3. Man, not God, set the date for a feast that man, not God, wanted to celebrate.
III. Have you notice how many of the so-called religious holidays distort the teachings in the Bible?
A. Christmas is the worse offender
1. Where did the wise men visit Jesus? - Matthew 2:11
2. How many wise men were there? - The Bible doesn’t say. It only specifies that three types of gifts were given
3. Where did the star appear which the wise men saw? - Matthew 2:2 (The wise men were in the east, not the star.)
4. When was Jesus born? - Again the Bible does not say, but (Luke 2:8) since the shepherds were in their fields, it had to have been in the warmer months.
B. Why are there errors? Because the tendency for men to embellish the storyline.
C. Problems are also caused by mixing myth with truth
1. Children are told about the birth of Jesus and that Santa brings toys to good little boys and girls.
2. They discover Santa is a tale. What do they do with Jesus?
3. Jesus’ resurrection and the Easter bunny are combined with the same problem.
IV. Can Christians then observe holidays?
A. If you want to observe a religious holiday, then you are adding to God’s word since no religious holidays were established by God in the New Testament.
B. For example, Christmas, as a religious holiday, is a conglomeration of paganism, human tradition, and Catholic compromise.
C. Can we then celebrate them as secular holidays?
1. This we already do with many holidays, such as the fourth of July, Memorial Day, and Mother’s Day.
D. Arguments against
1. It began in idolatry, so how can a Christian participate.
a. The question is: Does it continue to be viewed as idolatry?
b. The days of our week are named after false gods, but does my use of a calendar imply I am an idol worshiper?
c. The origins should cause us to pause in consideration, but if the connection of Christmas to the old Roman winter feasts is no longer made, it is doubtful that non-Christians would view us as idol worshipers.
2. Since Christmas and Easter are recognized as religious holidays, some observing us may think we are also keeping it as a religious holiday.
a. This might be a cause of concern
b. When you see lights on a house, do you assume the owners of the house are celebrating Christmas as a religious holiday?
(1) I know of atheist who put up decorated trees and give gifts.
(2) Actually the opposite seems to be happening in the denominations. They complain that the observance of Christmas has been secularized.
c. The other problem is the assumption that something is wrong because others might draw the wrong conclusion.
(1) Paul complied with the ordinance of purification, even though the law of Moses was no longer in effect - Acts 21:20-26
(2) Notice that Paul observe the ordinance so that others would see him.

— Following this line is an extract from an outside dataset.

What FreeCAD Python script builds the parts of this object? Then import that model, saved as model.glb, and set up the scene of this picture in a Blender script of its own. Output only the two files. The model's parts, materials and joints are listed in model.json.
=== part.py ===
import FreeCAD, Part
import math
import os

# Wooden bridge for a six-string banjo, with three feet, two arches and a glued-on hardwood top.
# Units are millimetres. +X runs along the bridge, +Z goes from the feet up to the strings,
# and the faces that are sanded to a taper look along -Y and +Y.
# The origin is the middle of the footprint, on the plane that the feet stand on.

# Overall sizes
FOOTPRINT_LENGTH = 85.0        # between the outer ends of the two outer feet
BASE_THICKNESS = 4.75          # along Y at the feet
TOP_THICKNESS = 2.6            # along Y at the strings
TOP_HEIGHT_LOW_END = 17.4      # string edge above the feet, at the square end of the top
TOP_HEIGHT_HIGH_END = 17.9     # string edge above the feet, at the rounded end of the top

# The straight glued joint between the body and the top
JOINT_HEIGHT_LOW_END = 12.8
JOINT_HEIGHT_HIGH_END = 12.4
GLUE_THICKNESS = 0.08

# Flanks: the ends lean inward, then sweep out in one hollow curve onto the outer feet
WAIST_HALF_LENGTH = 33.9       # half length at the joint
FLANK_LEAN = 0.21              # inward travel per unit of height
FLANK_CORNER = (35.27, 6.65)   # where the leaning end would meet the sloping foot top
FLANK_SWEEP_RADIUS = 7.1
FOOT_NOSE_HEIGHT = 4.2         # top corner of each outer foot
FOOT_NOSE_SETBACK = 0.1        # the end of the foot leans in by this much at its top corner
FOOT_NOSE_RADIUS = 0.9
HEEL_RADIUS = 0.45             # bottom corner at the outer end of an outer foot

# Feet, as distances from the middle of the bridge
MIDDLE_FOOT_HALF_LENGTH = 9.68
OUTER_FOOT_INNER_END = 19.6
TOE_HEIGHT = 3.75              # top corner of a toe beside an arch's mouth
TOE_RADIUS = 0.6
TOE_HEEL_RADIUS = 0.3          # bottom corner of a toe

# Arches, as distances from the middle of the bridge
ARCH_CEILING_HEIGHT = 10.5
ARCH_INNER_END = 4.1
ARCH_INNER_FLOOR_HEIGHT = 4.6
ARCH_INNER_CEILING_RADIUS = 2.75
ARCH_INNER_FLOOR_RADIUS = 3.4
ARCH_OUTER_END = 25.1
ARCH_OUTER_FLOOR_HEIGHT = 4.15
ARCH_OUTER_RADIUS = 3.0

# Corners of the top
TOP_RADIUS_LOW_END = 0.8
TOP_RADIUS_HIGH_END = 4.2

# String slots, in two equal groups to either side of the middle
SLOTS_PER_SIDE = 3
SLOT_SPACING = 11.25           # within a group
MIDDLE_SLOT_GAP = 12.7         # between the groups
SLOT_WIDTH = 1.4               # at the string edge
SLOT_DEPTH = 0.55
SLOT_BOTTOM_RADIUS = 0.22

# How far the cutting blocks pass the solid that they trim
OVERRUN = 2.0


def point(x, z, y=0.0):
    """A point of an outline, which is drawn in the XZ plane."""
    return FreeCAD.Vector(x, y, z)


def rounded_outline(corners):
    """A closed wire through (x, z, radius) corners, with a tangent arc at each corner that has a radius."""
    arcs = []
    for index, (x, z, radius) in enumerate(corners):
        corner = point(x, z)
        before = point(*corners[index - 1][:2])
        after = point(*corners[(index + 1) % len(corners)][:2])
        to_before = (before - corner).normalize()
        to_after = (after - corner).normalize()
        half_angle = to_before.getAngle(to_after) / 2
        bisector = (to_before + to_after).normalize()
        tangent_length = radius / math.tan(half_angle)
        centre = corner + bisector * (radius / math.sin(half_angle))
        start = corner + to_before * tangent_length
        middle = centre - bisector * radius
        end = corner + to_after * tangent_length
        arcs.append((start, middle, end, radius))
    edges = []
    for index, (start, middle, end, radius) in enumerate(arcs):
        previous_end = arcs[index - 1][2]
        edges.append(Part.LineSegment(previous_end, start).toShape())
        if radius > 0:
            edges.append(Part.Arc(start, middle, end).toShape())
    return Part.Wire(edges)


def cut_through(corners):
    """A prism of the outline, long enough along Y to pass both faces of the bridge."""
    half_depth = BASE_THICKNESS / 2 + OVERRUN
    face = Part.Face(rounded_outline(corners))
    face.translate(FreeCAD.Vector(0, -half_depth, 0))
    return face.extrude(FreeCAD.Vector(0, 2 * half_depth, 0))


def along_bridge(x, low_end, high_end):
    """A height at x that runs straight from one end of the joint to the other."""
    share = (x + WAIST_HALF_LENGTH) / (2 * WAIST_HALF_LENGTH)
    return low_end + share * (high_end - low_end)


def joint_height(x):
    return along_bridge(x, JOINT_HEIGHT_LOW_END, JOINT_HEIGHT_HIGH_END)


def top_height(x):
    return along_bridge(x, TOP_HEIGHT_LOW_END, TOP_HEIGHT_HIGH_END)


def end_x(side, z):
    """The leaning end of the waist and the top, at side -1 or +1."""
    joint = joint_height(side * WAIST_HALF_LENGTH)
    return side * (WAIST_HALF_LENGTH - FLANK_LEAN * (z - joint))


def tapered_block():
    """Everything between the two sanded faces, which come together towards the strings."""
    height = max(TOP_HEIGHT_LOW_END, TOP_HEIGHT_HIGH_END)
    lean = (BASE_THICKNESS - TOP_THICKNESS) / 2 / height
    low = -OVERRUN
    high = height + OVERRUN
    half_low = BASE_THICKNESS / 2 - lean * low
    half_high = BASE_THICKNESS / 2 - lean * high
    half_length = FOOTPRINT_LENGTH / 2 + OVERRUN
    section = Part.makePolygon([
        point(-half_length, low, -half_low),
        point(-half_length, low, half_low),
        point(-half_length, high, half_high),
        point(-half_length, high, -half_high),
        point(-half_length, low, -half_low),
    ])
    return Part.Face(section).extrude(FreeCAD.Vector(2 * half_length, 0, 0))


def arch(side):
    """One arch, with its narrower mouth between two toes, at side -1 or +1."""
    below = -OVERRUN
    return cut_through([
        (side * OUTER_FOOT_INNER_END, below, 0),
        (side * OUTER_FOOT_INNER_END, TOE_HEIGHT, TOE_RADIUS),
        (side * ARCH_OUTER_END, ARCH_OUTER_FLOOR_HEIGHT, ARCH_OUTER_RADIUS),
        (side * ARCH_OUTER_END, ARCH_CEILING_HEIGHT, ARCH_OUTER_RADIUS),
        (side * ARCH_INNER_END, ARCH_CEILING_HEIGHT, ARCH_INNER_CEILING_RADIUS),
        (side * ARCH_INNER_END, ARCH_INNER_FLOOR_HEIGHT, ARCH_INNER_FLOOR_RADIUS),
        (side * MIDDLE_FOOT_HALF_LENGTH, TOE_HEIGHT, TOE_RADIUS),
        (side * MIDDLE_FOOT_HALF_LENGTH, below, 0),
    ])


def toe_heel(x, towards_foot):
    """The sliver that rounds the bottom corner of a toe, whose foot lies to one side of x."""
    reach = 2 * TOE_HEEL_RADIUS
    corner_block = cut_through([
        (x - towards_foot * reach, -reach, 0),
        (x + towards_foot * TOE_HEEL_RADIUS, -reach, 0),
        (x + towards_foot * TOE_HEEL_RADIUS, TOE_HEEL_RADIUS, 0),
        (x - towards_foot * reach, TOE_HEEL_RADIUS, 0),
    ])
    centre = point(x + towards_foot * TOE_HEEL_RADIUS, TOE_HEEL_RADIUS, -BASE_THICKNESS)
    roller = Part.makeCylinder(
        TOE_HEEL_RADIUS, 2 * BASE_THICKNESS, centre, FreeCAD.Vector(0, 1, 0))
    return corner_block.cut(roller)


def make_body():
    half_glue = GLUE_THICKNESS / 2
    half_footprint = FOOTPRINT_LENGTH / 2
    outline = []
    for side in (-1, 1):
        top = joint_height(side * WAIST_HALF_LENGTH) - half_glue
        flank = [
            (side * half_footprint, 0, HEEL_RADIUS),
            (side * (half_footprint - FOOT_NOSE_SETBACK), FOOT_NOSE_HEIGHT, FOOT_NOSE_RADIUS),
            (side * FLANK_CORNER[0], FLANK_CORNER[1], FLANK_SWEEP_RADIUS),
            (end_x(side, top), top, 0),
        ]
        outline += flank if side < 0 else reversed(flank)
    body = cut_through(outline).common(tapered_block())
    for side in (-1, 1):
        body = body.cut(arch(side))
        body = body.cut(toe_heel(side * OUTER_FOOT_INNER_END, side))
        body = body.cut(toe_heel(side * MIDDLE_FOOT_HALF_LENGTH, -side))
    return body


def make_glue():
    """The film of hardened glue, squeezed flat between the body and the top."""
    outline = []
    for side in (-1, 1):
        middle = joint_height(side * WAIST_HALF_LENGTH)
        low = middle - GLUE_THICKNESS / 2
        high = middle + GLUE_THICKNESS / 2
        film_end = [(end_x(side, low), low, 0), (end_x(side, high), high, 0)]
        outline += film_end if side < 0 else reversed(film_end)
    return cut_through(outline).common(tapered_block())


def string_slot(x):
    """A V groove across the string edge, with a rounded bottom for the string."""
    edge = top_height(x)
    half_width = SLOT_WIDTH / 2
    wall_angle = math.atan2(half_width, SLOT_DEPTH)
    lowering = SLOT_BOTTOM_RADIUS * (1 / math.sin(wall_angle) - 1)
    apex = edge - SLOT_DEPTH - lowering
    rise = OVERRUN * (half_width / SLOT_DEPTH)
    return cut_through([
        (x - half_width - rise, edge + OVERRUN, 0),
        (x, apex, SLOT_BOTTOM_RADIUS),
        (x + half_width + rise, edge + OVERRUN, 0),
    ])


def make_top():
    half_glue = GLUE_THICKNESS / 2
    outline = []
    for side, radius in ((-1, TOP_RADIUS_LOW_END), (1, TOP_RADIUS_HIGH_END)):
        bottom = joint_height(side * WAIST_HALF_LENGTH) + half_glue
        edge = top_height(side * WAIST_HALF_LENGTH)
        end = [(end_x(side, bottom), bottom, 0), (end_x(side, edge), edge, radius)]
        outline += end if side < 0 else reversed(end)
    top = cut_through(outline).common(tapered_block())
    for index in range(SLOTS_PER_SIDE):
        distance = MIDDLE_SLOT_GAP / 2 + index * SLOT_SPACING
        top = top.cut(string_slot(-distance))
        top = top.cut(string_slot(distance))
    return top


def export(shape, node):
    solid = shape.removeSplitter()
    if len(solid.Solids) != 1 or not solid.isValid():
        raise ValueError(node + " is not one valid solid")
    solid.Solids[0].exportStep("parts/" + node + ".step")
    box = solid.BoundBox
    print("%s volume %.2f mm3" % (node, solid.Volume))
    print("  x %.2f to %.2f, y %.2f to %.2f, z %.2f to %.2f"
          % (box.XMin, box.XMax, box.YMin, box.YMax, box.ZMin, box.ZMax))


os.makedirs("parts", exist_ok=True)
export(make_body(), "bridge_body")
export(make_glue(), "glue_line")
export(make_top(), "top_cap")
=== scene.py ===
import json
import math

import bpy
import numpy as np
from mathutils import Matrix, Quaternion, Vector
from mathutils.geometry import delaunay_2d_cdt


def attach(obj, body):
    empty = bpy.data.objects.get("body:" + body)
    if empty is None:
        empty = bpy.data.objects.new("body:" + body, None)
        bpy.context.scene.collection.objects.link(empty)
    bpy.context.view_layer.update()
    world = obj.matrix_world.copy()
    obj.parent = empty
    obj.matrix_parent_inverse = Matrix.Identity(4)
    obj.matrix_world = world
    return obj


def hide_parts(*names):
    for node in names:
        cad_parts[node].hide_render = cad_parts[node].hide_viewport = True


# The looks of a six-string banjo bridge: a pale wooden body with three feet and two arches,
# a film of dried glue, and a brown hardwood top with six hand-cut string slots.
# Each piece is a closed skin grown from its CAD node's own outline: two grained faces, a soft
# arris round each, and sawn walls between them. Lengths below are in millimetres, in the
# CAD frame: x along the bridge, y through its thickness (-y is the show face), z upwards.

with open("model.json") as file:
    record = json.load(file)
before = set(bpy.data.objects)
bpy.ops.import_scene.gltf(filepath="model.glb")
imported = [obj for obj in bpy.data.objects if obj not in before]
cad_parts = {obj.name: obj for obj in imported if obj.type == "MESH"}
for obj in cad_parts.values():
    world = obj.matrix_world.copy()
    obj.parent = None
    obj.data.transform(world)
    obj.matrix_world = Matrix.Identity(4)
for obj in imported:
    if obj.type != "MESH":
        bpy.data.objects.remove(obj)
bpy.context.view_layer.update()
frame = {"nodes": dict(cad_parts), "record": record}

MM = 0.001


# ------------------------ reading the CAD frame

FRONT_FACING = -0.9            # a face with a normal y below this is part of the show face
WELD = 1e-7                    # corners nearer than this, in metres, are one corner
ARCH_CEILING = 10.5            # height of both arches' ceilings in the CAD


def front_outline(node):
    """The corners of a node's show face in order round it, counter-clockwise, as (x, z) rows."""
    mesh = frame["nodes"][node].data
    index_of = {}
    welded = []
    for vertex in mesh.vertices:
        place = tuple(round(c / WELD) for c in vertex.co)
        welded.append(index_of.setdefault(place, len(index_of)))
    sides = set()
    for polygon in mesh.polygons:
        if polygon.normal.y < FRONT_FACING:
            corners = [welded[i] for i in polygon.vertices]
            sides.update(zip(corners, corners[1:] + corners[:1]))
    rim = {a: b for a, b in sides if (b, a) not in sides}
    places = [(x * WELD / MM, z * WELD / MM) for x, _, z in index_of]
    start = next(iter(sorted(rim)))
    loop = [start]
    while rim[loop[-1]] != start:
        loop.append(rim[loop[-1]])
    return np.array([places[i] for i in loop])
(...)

(3) They were weak, as Jewish Christians, and Paul was removing an obstacle from his ability to teach them by doing something that did not violate the new law.

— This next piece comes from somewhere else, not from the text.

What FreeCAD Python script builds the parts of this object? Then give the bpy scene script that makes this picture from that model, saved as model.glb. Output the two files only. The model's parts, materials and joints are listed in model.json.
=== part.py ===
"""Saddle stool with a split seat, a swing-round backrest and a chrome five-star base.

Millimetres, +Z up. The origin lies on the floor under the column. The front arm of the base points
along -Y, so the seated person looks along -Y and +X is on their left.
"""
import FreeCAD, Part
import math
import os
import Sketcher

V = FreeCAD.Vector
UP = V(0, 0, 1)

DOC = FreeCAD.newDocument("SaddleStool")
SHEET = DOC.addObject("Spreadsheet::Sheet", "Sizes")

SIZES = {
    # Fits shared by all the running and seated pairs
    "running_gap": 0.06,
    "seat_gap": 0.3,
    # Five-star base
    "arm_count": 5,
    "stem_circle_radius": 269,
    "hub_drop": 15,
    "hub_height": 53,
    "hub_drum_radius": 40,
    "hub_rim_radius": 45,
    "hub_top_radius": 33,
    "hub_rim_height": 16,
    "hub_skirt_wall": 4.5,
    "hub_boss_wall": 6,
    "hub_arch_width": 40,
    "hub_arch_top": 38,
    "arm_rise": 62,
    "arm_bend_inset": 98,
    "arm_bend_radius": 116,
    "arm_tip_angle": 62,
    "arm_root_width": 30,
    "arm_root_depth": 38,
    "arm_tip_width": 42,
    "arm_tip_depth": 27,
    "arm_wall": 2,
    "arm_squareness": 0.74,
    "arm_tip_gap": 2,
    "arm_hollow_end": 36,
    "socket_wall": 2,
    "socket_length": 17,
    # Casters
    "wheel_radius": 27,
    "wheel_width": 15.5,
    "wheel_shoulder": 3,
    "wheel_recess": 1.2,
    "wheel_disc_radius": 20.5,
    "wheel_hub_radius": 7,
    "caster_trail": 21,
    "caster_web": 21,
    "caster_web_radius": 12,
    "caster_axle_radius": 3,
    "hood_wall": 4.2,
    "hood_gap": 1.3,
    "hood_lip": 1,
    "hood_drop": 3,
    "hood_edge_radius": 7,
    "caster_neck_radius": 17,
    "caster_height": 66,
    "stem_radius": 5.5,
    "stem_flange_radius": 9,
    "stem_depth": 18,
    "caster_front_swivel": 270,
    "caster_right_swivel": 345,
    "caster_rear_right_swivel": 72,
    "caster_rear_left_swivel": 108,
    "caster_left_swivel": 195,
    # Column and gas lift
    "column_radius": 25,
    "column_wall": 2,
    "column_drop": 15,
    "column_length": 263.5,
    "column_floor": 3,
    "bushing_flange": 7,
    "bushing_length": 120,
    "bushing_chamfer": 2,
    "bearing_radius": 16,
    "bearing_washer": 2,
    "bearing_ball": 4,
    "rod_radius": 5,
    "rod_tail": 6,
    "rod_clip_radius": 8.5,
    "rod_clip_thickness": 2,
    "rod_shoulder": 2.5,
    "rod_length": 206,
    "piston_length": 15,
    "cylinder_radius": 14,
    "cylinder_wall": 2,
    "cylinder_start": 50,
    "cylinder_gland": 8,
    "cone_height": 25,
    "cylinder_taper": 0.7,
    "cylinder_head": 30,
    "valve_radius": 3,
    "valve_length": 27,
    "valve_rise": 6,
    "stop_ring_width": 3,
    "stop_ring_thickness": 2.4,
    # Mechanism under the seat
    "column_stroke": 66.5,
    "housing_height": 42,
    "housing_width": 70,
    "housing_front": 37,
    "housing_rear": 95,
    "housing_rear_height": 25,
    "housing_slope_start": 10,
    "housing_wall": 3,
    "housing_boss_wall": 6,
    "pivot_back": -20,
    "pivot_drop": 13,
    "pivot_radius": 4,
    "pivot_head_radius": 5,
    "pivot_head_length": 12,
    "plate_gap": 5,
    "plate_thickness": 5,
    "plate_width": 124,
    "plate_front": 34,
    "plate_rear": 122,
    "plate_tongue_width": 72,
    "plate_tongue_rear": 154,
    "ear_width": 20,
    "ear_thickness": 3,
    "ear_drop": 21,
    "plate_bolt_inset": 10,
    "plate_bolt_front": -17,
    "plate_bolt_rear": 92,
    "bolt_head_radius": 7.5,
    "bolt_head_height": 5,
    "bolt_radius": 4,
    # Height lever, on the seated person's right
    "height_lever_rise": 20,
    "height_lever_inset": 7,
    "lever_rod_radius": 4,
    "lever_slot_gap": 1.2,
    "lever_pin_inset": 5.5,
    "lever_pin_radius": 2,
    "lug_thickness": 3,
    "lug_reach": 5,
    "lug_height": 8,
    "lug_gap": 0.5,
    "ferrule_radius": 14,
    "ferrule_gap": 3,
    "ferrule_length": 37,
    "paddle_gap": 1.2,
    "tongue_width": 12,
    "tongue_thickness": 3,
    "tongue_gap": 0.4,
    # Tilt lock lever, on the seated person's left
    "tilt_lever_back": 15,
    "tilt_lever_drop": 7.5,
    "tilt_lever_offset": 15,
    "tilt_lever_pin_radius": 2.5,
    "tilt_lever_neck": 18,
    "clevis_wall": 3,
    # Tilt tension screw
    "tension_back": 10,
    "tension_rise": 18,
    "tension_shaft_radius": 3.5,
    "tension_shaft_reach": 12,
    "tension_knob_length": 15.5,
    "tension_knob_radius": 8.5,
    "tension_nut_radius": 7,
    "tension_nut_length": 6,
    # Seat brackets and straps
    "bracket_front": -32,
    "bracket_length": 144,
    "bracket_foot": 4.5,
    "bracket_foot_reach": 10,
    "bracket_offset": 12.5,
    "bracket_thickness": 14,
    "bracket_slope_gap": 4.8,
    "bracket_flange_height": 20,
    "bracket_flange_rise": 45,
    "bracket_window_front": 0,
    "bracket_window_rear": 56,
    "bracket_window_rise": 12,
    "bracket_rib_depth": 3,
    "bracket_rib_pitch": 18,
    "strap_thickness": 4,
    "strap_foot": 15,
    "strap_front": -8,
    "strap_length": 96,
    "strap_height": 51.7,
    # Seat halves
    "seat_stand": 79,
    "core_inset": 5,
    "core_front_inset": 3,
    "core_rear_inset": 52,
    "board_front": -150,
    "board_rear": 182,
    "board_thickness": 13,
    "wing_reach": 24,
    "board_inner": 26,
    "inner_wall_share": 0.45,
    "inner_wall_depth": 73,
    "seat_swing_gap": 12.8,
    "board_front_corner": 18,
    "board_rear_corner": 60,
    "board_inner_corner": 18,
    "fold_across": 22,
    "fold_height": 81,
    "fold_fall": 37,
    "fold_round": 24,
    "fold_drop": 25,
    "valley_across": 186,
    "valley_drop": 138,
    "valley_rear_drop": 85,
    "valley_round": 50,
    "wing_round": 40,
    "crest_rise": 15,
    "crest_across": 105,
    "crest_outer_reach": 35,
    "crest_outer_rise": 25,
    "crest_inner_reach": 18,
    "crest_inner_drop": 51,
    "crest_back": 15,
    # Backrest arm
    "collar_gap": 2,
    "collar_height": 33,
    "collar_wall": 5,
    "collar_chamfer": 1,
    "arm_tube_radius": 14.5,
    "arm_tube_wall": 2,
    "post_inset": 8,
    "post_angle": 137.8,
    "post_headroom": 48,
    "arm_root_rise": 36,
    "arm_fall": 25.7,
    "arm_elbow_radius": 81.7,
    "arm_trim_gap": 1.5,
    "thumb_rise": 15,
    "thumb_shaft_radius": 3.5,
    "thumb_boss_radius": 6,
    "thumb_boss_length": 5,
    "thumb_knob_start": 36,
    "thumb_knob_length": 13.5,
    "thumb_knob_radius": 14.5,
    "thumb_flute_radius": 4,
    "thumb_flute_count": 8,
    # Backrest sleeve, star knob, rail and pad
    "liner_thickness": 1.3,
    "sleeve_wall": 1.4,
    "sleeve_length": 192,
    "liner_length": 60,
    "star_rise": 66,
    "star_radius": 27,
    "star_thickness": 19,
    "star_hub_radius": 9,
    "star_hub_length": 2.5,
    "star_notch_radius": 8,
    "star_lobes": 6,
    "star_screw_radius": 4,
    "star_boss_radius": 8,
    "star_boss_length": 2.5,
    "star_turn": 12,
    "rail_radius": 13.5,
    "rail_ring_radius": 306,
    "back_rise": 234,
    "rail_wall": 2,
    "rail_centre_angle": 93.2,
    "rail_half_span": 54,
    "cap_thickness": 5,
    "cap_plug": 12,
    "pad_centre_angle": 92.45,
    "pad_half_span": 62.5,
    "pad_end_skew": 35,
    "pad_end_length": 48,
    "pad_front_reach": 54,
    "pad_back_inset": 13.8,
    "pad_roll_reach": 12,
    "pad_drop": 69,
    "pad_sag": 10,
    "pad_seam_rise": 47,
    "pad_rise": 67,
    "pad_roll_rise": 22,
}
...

(4) It would have been a violation to say all Christians must be purified as the Law taught.
(5) Similarly it is wrong to say that Christians must celebrate Christmas.
d. In the same way, my parents had me circumcised when I was born, but no one thinks I or they are Jewish.
E. I see nothing wrong with celebrating national holidays, such as Christmas, so long as I don’t make it a religious holiday.
1. I don’t need a star on my tree or a nativity scene in my yard.
2. I can sing carols that have nothing to say about Bethlehem, angels, mangers, wise men, holy nights or shepherds.
3. I leave religion out of my holidays because God did not authorize them, but I don’t have to mark those holidays off my calendar.